The department says soon after, in 2019, it began working with the city to apply a corrosion treatment, which involves injecting a chemical agent into the water that coats lead pipes to prevent additional lead from leaching into the water. EGLE says despite efforts over the last three years, at every six-month check, there was little to no improvement.

“What we’ve noticed though in the last monitoring period is that the first liter sample that we take in the homes’ plumbing has continued to be elevated. So we’re concerned about lead and old brass fixtures in people’s homes,” Oswald said.

As EGLE worked on solutions in both the short and long term, the state has been providing Benton Harbor residents with bottled water and filters.

State legislators said they were only recently notified how dire the situation was.

“This is my biggest problem I’m seeing. I understand in 2018 you get the first report, the levels are high. In most communities where you have this happen, you do a corrosion treatment program and they’re back to acceptable levels and so that’s what you tried. It didn’t work. The system’s old, there’s some issues there,” Rep. Johnson said. “We go several reporting periods and there’s still no change and now in the last 30 days, all of a sudden it feels like we’re going 0 to 100 miles an hour here; from ‘we’re monitoring’ to ‘holy cow! you can’t drink this water.’ What changed in the last 30 days?”

EGLE said the level of urgency increased due to concerns that the filters given to homeowners were not as efficient as needed in preventing lead exposure. The department is working to test the filters efficacy and hope to get tap water back up to safety standards in the coming weeks. In the interim, EGLE Director Clark said the water is not safe for drinking and residents should consume bottled water for the time being.

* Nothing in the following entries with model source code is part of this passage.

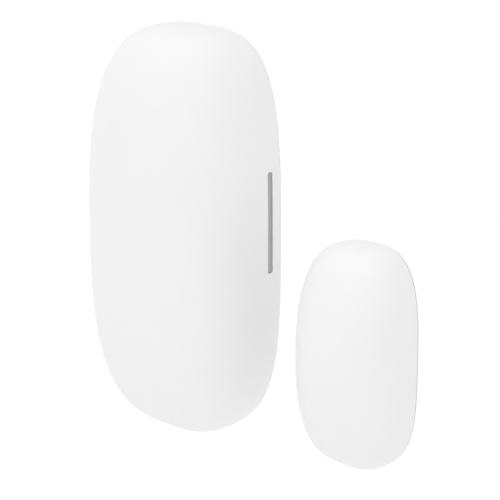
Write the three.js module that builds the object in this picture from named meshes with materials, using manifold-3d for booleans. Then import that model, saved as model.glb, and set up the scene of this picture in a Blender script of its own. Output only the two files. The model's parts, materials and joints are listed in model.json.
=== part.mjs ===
// Wireless door contact sensor: a pebble-shaped sensor unit that sticks to the door frame, and the smaller
// magnet unit that sticks to the door leaf beside it. Millimetres.
//
// Both units are built lying on their backs, with X across them, Y along them and Z up from the wall. The
// last group stands them up: +Z runs along the units, their fronts face -Y, and the origin is the middle of
// the sensor unit's mounting face.
import * as THREE from "three";
import { mergeVertices } from "three/addons/utils/BufferGeometryUtils.js";
import Module from "manifold-3d";

const wasm = await Module();
wasm.setup();

// ---- Driving dimensions ----

const GAP = 0.1; // between pieces that touch
const FIT = 0.3; // between a cover and what stands inside it
const TAPE = { thickness: 1.1, sunk: 0.3 }; // the mounting tape, sunk into its back plate
const BACK = TAPE.thickness + GAP - TAPE.sunk; // a unit's rear face; depths are counted from here

// A pebble's outline is a superellipse. It is widest at widestDepth, draws in by backInset towards the rear
// face, and closes in a dome at thickness, where its power has gone from outlinePower to tipPower. The cover
// begins just in front of seamDepth.
const SENSOR = {
  width: 36,
  length: 75,
  thickness: 22.6,
  outlinePower: 3.26,
  tipPower: 2.9,
  domePower: 2.65,
  widestDepth: 7.2,
  backInset: 2.0,
  seamDepth: 0.4,
  wall: 2.6,
  domeWall: 1.9,
  tape: { width: 22, length: 54 },
};
const MAGNET_UNIT = {
  width: 21.3,
  length: 40,
  thickness: 14.6,
  outlinePower: 3.2,
  tipPower: 2,
  domePower: 2.15,
  widestDepth: 4.2,
  backInset: 0.65,
  seamDepth: 0.4,
  wall: 1.6,
  domeWall: 1.6,
  tape: { width: 12, length: 28 },
};
const MAGNET_PLACE = { x: 39, y: -15.5 }; // from the sensor unit's middle
const OUTLINE_STEPS = 48;

const FLOOR = 1.5; // thickness of a back plate
const LIP = { height: 2.3, wall: 1 }; // the rib round a back plate that locates its cover
const LIP_TOP = BACK + FLOOR + LIP.height;
const RIDGE = { length: 4.4, height: 0.9, place: 0.22 }; // the bumps on the lip that the cover clicks past
const PRY_NOTCH = { width: 9, reach: 2.6 };
const COVER_RIB = 1.2;

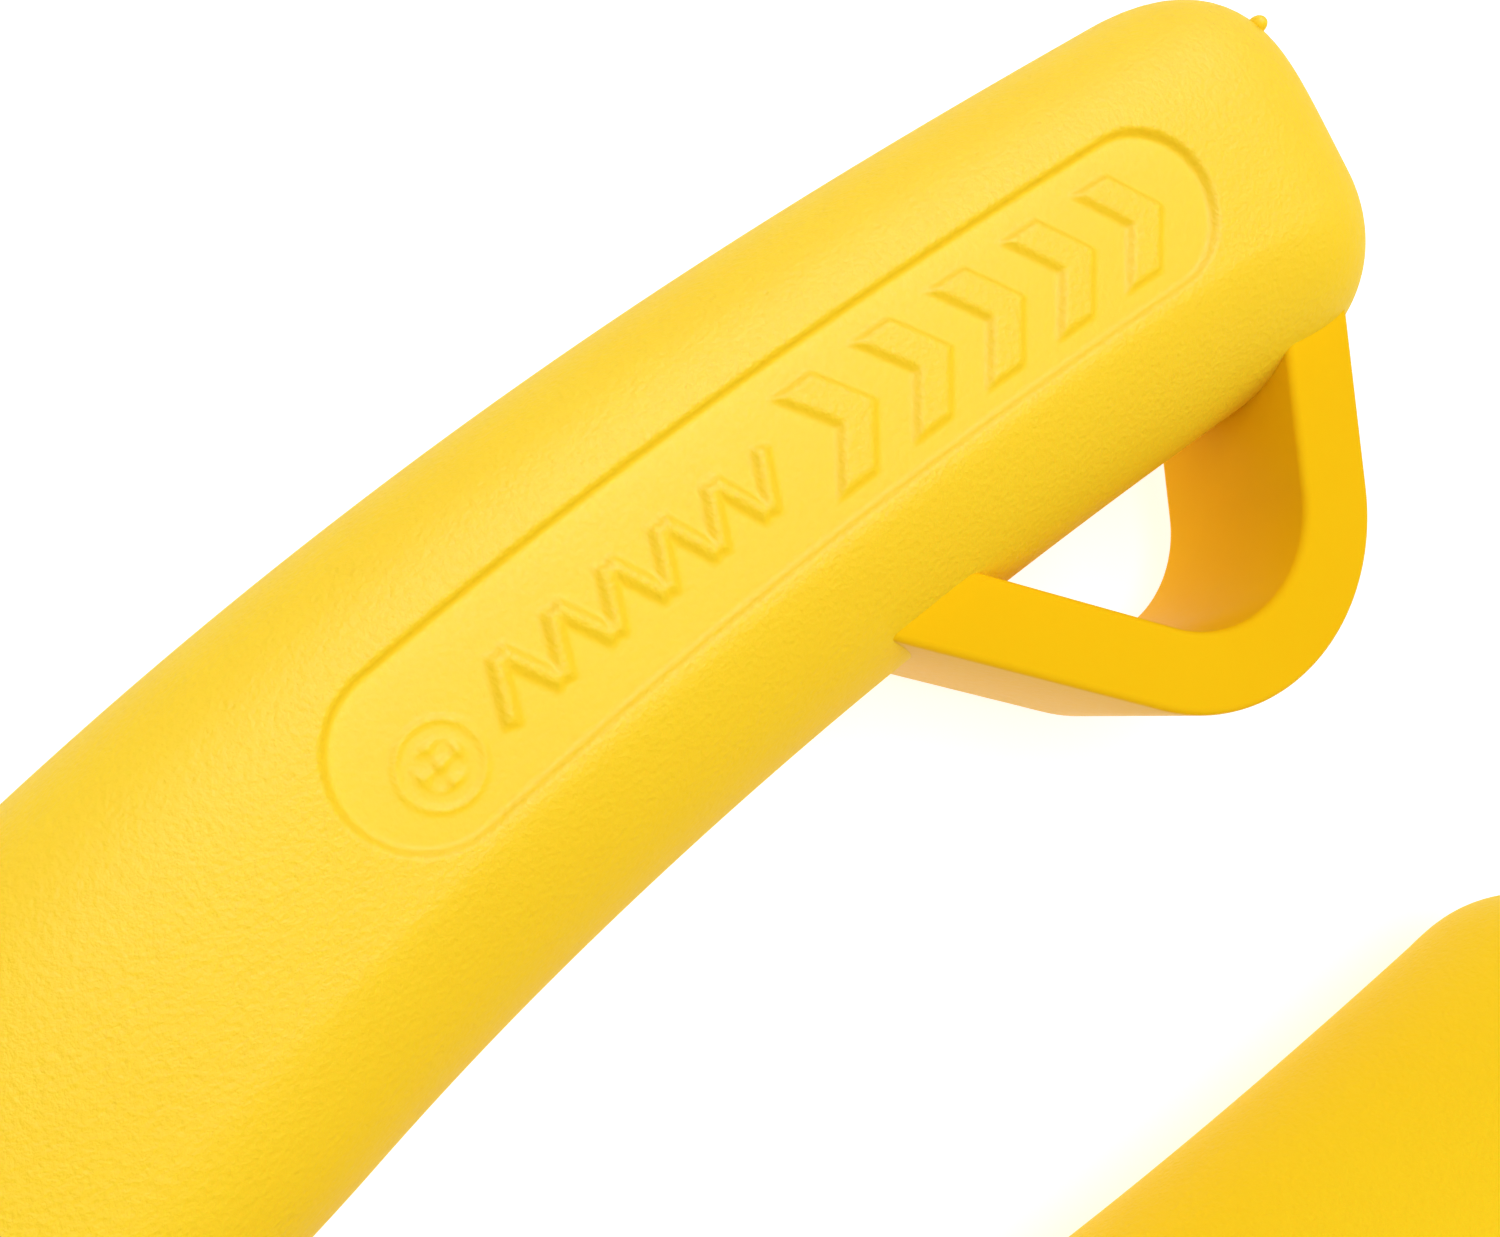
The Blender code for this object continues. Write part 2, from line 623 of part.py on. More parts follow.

“I’m asking you as leaders of our state to look at this as if it were your community, if it was your home,” said Bishop James Atterberry of Benton Harbor, who also spoke in front of the committee. “I know that many people will say that Benton Harbor neglected itself. We hear that all the time in poor communities and I’m tired of listening to that. We are all human beings.”

The state has already given the city $10 million to begin the process of replacing lead service lines. The governor’s office set an aggressive goal of replacing all such lines in the city in 18 months. The city says it needs at least $11.4 million more to meet that goal.

Lawmakers also pointed out that several other cities in Michigan are dealing with water issues including Kalamazoo, Ionia and Muskegon Heights.

Clark says the only long-term solution is to replace all lead service lines. EGLE estimated statewide costs of $2 billion.

WATER MAIN BREAK

Amid the lead contamination, crews worked to repair a main break that impacted the majority of the city’s water system, forcing at least six Benton Harbor area schools to close. In a tweet Thursday morning, Muhammad said the busted pipe is 89 years old “and is taking longer than expected to address.”

Water service has since been restored, the Herald-Palladium reports.

(Crews in Benton Harbor work to fix a water main that burst — leaving the city completely without water — on Oct. 20, 2021. )

The county health department says residents can pick up free bottled water Thursday from 8 a.m. to 10 a.m. at the Southwest Michigan Community Action Agency, located at 331 Miller Street, and at Benton Harbor High School, located at 870 Colfax Avenue. There will also be water trucks for residents to use to fill up their own containers for things like washing and flushing toilets.